Rushdie is out-of-bounds. A fatwa? Heads of state decrying blasphemous characters? It’s just not anything I can relate to. And yet, his unique creative path is what intrigues me: a man undeterred by the wildest of polemics and unspeakable aggressions that cross nations. He’s continued writing since “The Satanic Verses” because, well, he’s a writer. Inspired by magic, the tenuous boundaries of realism, and the possibilities of scrap-cloth fiction.

If ever there were a reason for a career change, Rushie has it. A call for his head from Iran’s supreme leader? Most of us wouldn’t blink before finding a hole to hide in. Or, in my case, a cavernous bed where numbness would not only be understandable — it would be encouraged.

But no. Call Rushdie what you will — a firebrand, a provocateur, an unnecessary instigator. In the wake of the recent attack, friends wondered often and out loud about the merits of taking imagination to Rushdie’s dangerous ends — ends that knock into the boundaries of free speech and religious propriety. In the face of all of this, he keeps on writing. Because he’s a writer.
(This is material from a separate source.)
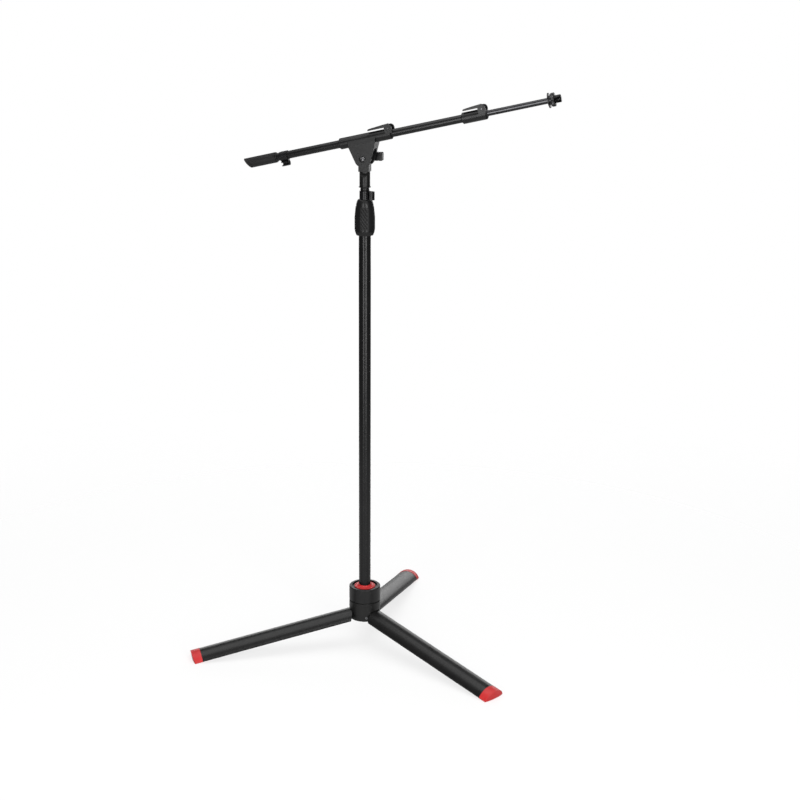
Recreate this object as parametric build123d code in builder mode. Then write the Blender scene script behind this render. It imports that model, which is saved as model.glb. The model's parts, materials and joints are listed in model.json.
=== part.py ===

Wait. Is that quite right? Even I, at this point in the narrative, begin to furrow my brow. Life at gunpoint, a fatwa and denunciations from high and low, a life on the edge of an abyss, and writing still the vocation?

It seemed too much. So I asked him out-loud, rolling around in my sheets and puzzled by this writing mania: “Why push so hard? Is there something you believe in so strongly it must come out, whatever the consequences?”

The question hung in the air, unanswered. Moments later, I uncovered a banal quote at the end of The New Yorker article chronicling Rushdie’s journey: “I’ve always thought that my books are more interesting than my life,” he said.

And it clicked, in some distant corner of my mind. Rushdie doesn’t write, hasn’t written because he’s a writer. No, that’s too basic. Too one-dimensional. Too… essential.

His writing is his living.

I realized in that moment — at 10:02pm on an otherwise unremarkable Wednesday —that writing as living is exactly what I have not been doing. I write to please, to create, to check boxes. Not to live.

What would it look like if I tossed out the “musts” and stoked the fires of imagination a bit more? What does my soul look like on fire, kindled by words? How can I live more fully, completely, in my verses, my stories, my backwards characters?

How can my writing deliver a life more alive?

I’m not suggesting I get flippant, dismissive. I’m suggesting something subtler — a reconsideration of rules gone stale, putting normality and routine squarely in the dock. Playing freely with “what if’s…” and odd cultural dissections that stir the very things that stir my soul: Belief. Human rights. Common decency. Love. Creation.

It’s time to take them off the shelf, one by one, put pen to paper … and get to living.